Quite different in Cyberpunk 2077, which runs 27 percent faster than RDNA 2 with the same computing power on RDNA 3, and there is even a 30 percent increase in percentile FPS. Doom Eternal is up 32 and 40 percent, Spider-Man Remastered is up 25 and 33 percent, and Metro Exodus is still up a good 22 and 21 percent.
 
It'd be interesting if they specifically chose 300W for the figure if [1] that's below the knee of the power curve for 7900 XTX and [2] above the knee of the power curve for 6900 XT. That'd be a classic case of manipulating the numbers while simultaneously using real data which isn't terribly relevant to the shipped product as it's spec'd as a 355W part.

Although I still don't think that'd necessarily change things much.
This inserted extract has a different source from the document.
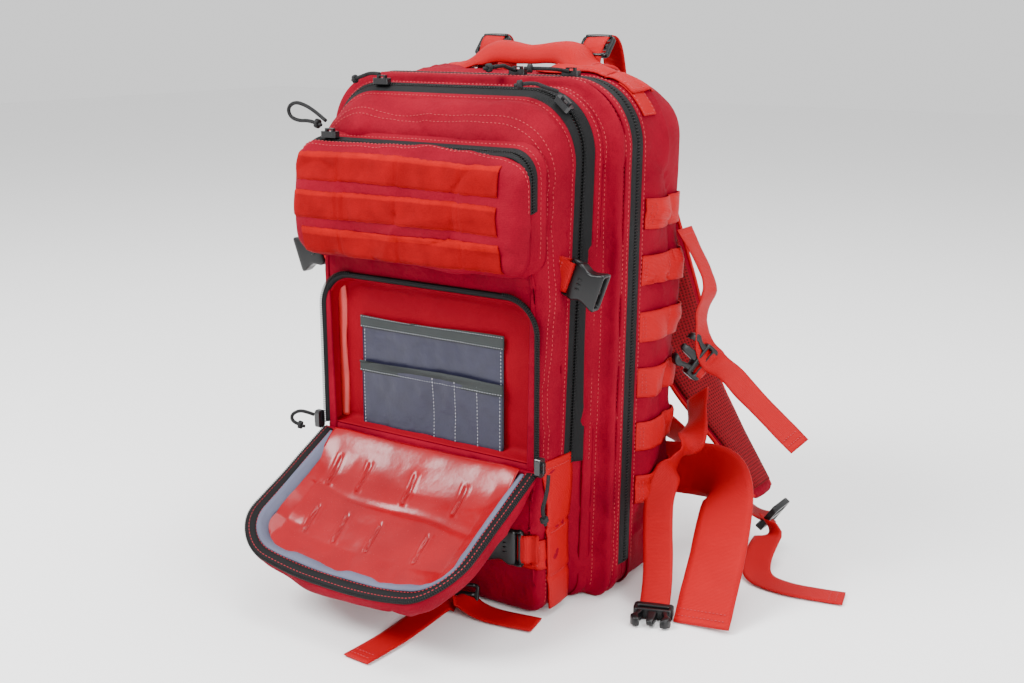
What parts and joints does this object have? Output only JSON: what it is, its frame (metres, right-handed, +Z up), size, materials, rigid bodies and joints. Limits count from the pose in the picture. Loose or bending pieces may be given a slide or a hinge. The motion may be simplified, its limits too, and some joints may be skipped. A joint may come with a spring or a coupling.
{
  "type": "trauma backpack",
  "caption": "Upright medical backpack with two clamshell compartments, a loop-faced upper pocket, a fold-down lower pocket lid, side webbing rows, buckled straps and padded shoulder straps.",
  "frame": {"origin": "centre of the bag's base on the surface it stands on, in line with the middle of its depth", "axes": "+X to the right of someone facing the front, +Y from the front towards the wearer's back, +Z up"},
  "size_m": [0.531, 0.4555, 0.4625],
  "materials": {
    "fabric_red": "matte woven polyester",
    "webbing_red": "ribbed webbing, slight sheen",
    "zip_tape_black": "woven tape with nylon coil",
    "buckle_black": "satin moulded acetal",
    "slider_black": "gloss black lacquer on zinc",
    "cord_black": "braided cord",
    "loop_red": "hook and loop pile",
    "vinyl_red": "glossy coated vinyl",
    "binding_grey": "grosgrain binding",
    "organizer_blue": "shiny coated nylon",
    "band_grey": "elastic webbing",
    "mesh_red": "open air mesh over foam",
    "sheet_black": "HDPE sheet"
  },
  "bodies": {
    "root": {"rear_shell": "fabric_red", "main_zip_rear": "zip_tape_black", "frame_sheet": "sheet_black", "hydration_sleeve": "fabric_red", "back_pads": "mesh_red", "side_webbing": "webbing_red", "top_patch": "webbing_red", "handle_anchors": "webbing_red", "shoulder_pads": "mesh_red", "load_lifters": "webbing_red", "strap_adjusters": "buckle_black", "side_straps": "webbing_red", "male_buckles": "buckle_black", "shoulder_webbing": "webbing_red", "shoulder_tail": "webbing_red", "waist_belts": "webbing_red", "waist_strap": "webbing_red", "waist_female_buckle": "buckle_black"},
    "middle": {"middle_shell": "fabric_red", "main_zip_front": "zip_tape_black", "second_zip_rear": "zip_tape_black", "edge_piping": "fabric_red", "mesh_pocket": "mesh_red", "side_strips": "webbing_red", "lower_webs": "webbing_red", "lower_buckles": "buckle_black", "bottom_straps": "webbing_red"},
    "front_panel": {"front_shell": "fabric_red", "second_zip_front": "zip_tape_black", "lower_zip_frame": "zip_tape_black", "organizer_panel": "organizer_blue", "organizer_bands": "band_grey", "pocket_facings": "vinyl_red", "upper_pocket_base": "fabric_red", "upper_zip_base": "zip_tape_black", "upper_webs": "webbing_red"},
    "upper_cover": {"upper_cover": "fabric_red", "upper_zip_cover": "zip_tape_black", "loop_bands": "loop_red"},
    "lid": {"lid_shell": "fabric_red", "lid_liner": "vinyl_red", "lid_zip": "zip_tape_black", "lid_binding": "binding_grey"},
    "main_slider_left": {"main_slider_left": "slider_black", "main_left_cord": "cord_black"},
    "main_slider_right": {"main_slider_right": "slider_black", "main_right_cord": "cord_black"},
    "second_slider_left": {"second_slider_left": "slider_black", "second_left_cord": "cord_black"},
    "second_slider_right": {"second_slider_right": "slider_black", "second_right_cord": "cord_black"},
    "upper_slider": {"upper_slider": "slider_black", "upper_cord": "cord_black"},
    "lower_slider_right": {"lower_slider_right": "slider_black", "lower_right_cord": "cord_black"},
    "lower_slider_left": {"lower_slider_left": "slider_black", "lower_left_cord": "cord_black"},
    "upper_buckle_right": {"upper_buckle_right": "buckle_black"},
    "upper_buckle_left": {"upper_buckle_left": "buckle_black"},
    "grab_handle": {"grab_handle": "webbing_red"}
  },
  "joints": [
    {"name": "main_opening", "type": "hinge", "parent": "root", "child": "middle", "pos_m": [0, 0.01, 0], "axis": [1, 0, 0], "range_deg": [0, 30]},
    {"name": "front_opening", "type": "hinge", "parent": "middle", "child": "front_panel", "pos_m": [0, -0.036, 0.118], "axis": [1, 0, 0], "range_deg": [0, 14]},
    {"name": "lid_fold", "type": "hinge", "parent": "front_panel", "child": "lid", "pos_m": [0, -0.0782, 0.127], "axis": [-1, 0, 0], "range_deg": [0, 118]},
    {"name": "upper_cover_opening", "type": "hinge", "parent": "front_panel", "child": "upper_cover", "pos_m": [0, -0.109, 0.2895], "axis": [1, 0, 0], "range_deg": [0, 45]},
    {"name": "main_zip_left", "type": "slide", "parent": "root", "child": "main_slider_left", "axis": [-1, 0, 0], "range_m": [0, 0.11]},
    {"name": "main_zip_right", "type": "slide", "parent": "root", "child": "main_slider_right", "axis": [1, 0, 0], "range_m": [-0.02, 0.008]},
    {"name": "second_zip_left", "type": "slide", "parent": "front_panel", "child": "second_slider_left", "axis": [1, 0, 0], "range_m": [-0.005, 0.12]},
    {"name": "second_zip_right", "type": "hinge", "parent": "front_panel", "child": "second_slider_right", "pos_m": [0.07616, -0.04, 0.378], "axis": [0, 1, 0], "range_deg": [-30, 35]},
    {"name": "upper_zip", "type": "slide", "parent": "front_panel", "child": "upper_slider", "axis": [1, 0, 0], "range_m": [0, 0.15]},
    {"name": "lower_zip_right", "type": "slide", "parent": "front_panel", "child": "lower_slider_right", "axis": [0, 0, 1], "range_m": [0, 0.11]},
    {"name": "lower_zip_left", "type": "slide", "parent": "front_panel", "child": "lower_slider_left", "axis": [0, 0, 1], "range_m": [0, 0.11]},
    {"name": "upper_buckle_swing_right", "type": "hinge", "parent": "front_panel", "child": "upper_buckle_right", "pos_m": [0.12674, -0.056, 0.286], "axis": [0.342, 0, 0.9397], "range_deg": [-40, 40]},
    {"name": "upper_buckle_swing_left", "type": "hinge", "parent": "front_panel", "child": "upper_buckle_left", "pos_m": [-0.12674, -0.056, 0.286], "axis": [-0.342, 0, 0.9397], "range_deg": [-40, 40]},
    {"name": "grab_handle_swing", "type": "hinge", "parent": "root", "child": "grab_handle", "pos_m": [0.003, 0.076, 0.443], "axis": [1, 0, 0], "range_deg": [-50, 50]}
  ],
  "couplings": [
    {"joint": "lower_zip_right", "follows": "lid_fold", "m_per_rad": 0.053358},
    {"joint": "lower_zip_left", "follows": "lid_fold", "m_per_rad": 0.053358}
  ]
}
I'm just guessing something went horribly horribly wrong and the shipping product ended up being something other than what they used for the testing.

Regards,
SB
I think it's above the knee of the power curve for the 6900 XT, since performance per watt degrades on the 6950 XT. Though perhaps it degrades more on the 7900 XTX and that's why they didn't compare to the 6950 XT at 335 Watts.

In any case, without testing at 300W I don't think we can confirm that AMD "lied".
 
One thing I thought was weird was Tomshardware saying, "The GPU shader counts are where things start to get a bit different from other architectures. AMD says there are still 64 Streaming Processors (SP) per CU, but there are now four SIMD32 vector units per CU as well — two of which can only process FP32 or Matrix operations and not INT32."
if you have 4 SIMD, wouldn't you want them to be flexible and do all types of operations? The excuse being power savings.
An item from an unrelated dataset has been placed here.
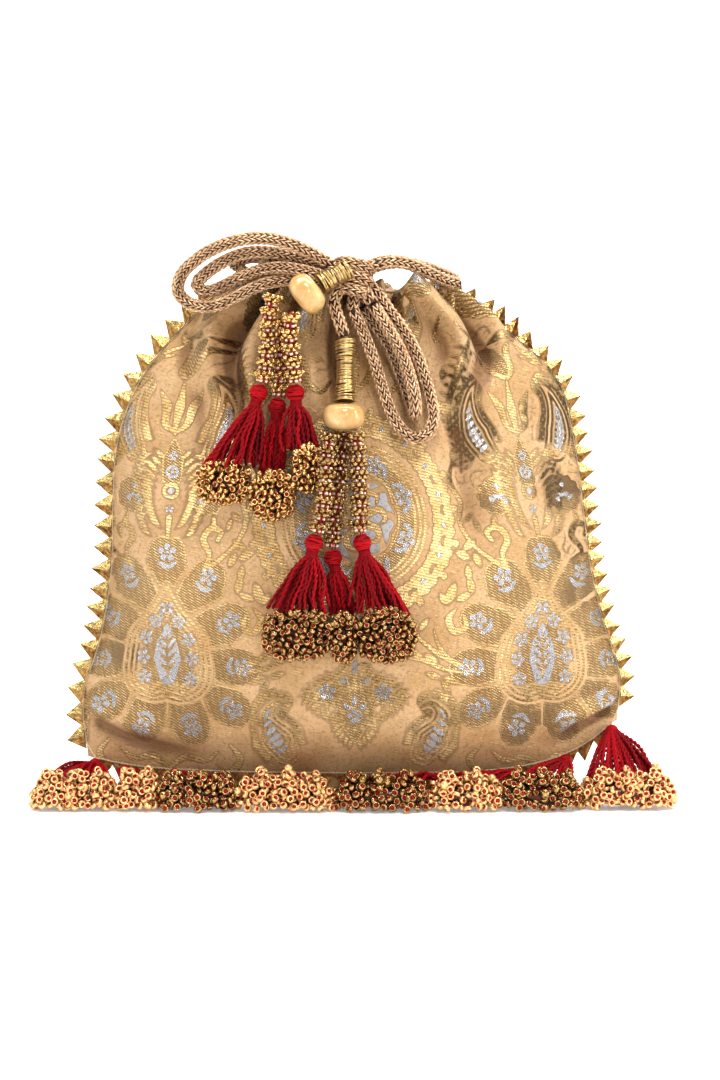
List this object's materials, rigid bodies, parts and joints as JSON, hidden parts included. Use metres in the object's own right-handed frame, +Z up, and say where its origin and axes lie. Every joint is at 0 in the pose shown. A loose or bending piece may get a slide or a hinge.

Also, I believe it was LTT or GN? that was talking about how the thermistor on the fan is too close to the heatsink. They measured it and it was at least 10C off from ambient. Heatsoak causing poor readings isn't doing it any favors.
 
I think it's above the knee of the power curve for the 6900 XT, since performance per watt degrades on the 6950 XT.
All of this is extremely workload dependant. In most AAA games my 6900xt (watercooled, limit set at 520W/475A) consumes around 350W (if fully loaded, which is hard to do at 1080p) while in Timespy it is usually well above 390W with peaks of 470W and higher. Clock/fps most of the times scales linearly (provided 100% true GPU load is achievable), but power scaling is mostly unpredictable.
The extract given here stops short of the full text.